An online poll conducted two weeks ago by PoliticsNJ.com, the leading
political website in the state, had Treffinger the only announced
GOP candidate at the time coming in fifth in a field of five,
not even breaking the ten-percent threshold.
Enter State
Assemblyman Guy Gregg. A leader of the so-called "Mountain
Men" (conservative legislators in the state assembly), he was
one of the first elected officials to endorse Schundler in last
year's GOP gubernatorial primary at a time when the entire
statewide GOP establishment had lined up against Schundler
and in one bold move, earned the undying loyalty of legions of Schundler
activists around the state.
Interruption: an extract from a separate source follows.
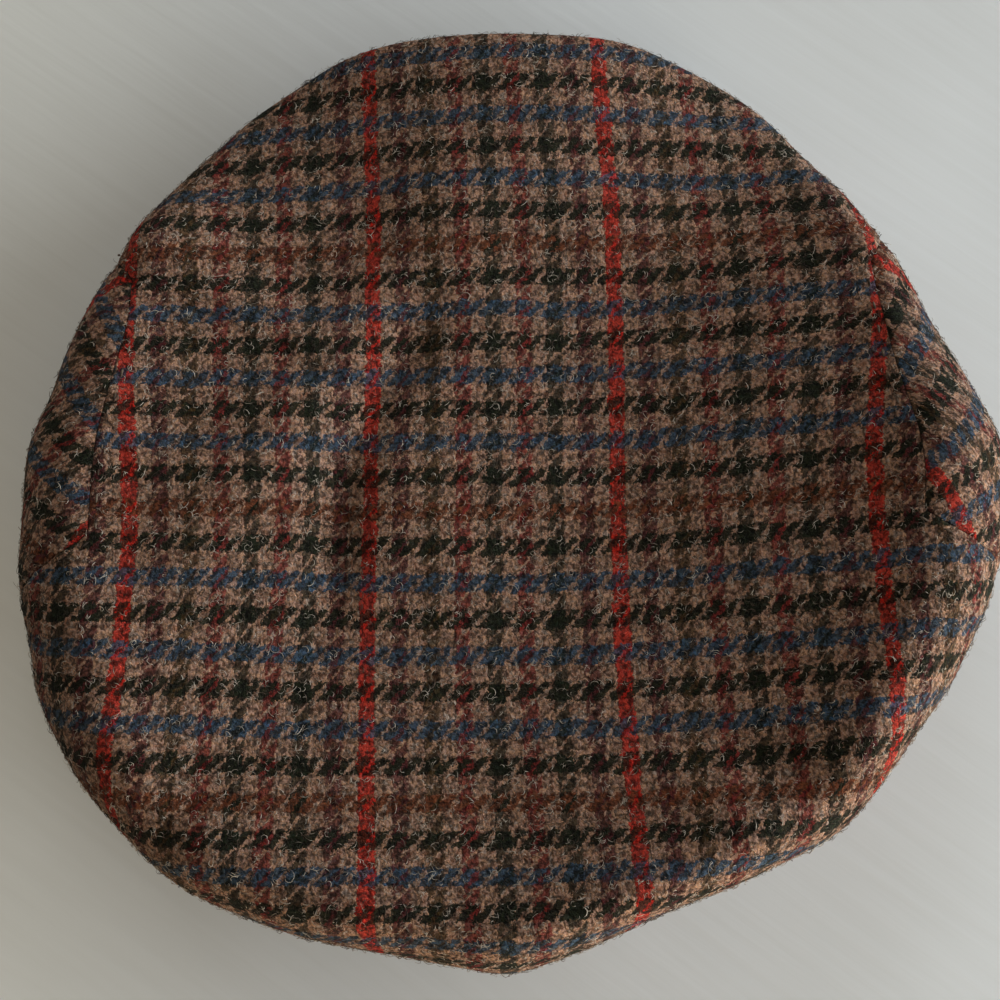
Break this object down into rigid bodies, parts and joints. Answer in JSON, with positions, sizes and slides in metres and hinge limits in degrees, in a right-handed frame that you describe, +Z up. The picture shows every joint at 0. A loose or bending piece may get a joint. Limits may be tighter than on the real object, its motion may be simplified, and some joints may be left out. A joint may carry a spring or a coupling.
{
  "type": "flat cap",
  "caption": "Soft checked tweed flat cap lying on its head opening: sunken crown with a rounded rim over side panels and a short stiff peak tucked under its front.",
  "frame": {"origin": "middle of the cap's outline in plan, on the surface that the head opening's hem rests on", "axes": "+Z up, +Y towards the peak at the front, +X to the wearer's right"},
  "size_m": [0.2624, 0.2523, 0.0608],
  "materials": {
    "tweed_top": "woollen tweed in a brown, green, blue and red gun-club check, napped",
    "tweed_side": "the same tweed, cut on the bias",
    "tweed_peak": "the same tweed over a stiff board"
  },
  "bodies": {
    "root": {"top_panel": "tweed_top", "left_side_panel": "tweed_side", "right_side_panel": "tweed_side", "peak": "tweed_peak"}
  },
  "joints": []
}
That in itself is an asset not to be
underestimated: As Schundler demonstrated in last year's gubernatorial
primary, the state's GOP establishment is a paper tiger when it
comes to producing votes, and the statewide organization Schundler
built last year is clearly the strongest GOP/conservative network
in New Jersey.
Gregg has moved
aggressively, signing on key members of Schundler's high command,
and has just begun making fundraising calls. Coming out of the second-largest
Republican county in the state, and with the majority of the Schundler
network behind him, Gregg will have one hurdle remaining
can he raise the $2-3 million necessary to compete with Treffinger?
Two men who
would have no problem anteing up are Douglas Forrester and Ken Pasternak,
self-made multimillionaires who are reportedly considering entering
the race (and, essentially, repeating the Corzine exercise of 2000
i.e., spending enough of their own personal wealth on advertising
to ensure victory). State Senator Diane Allen, a former Philadelphia
TV anchorwoman who comes from the liberal wing of the party, is
also considering the race, as is State Senator John Matheussen,
but each is handicapped by coming out of the south, where just one-fourth
of the statewide GOP vote resides.
At this point,
Bob Torricelli is a happy camper. His greatest fear running
for reelection while under indictment has evaporated, and
his strongest potential challengers have decided they've got better
things to do. The state GOP will have to go through another bruising
primary fight (as it did in last year's governor's race) to choose
a nominee, who will then have to start from scratch, in June, against
an incumbent with a sizable war chest. But there's hope for Republicans:
After all, this is New Jersey, where the late-breaking electorate
makes anything possible and where there's a history
of upsets going back more than two centuries.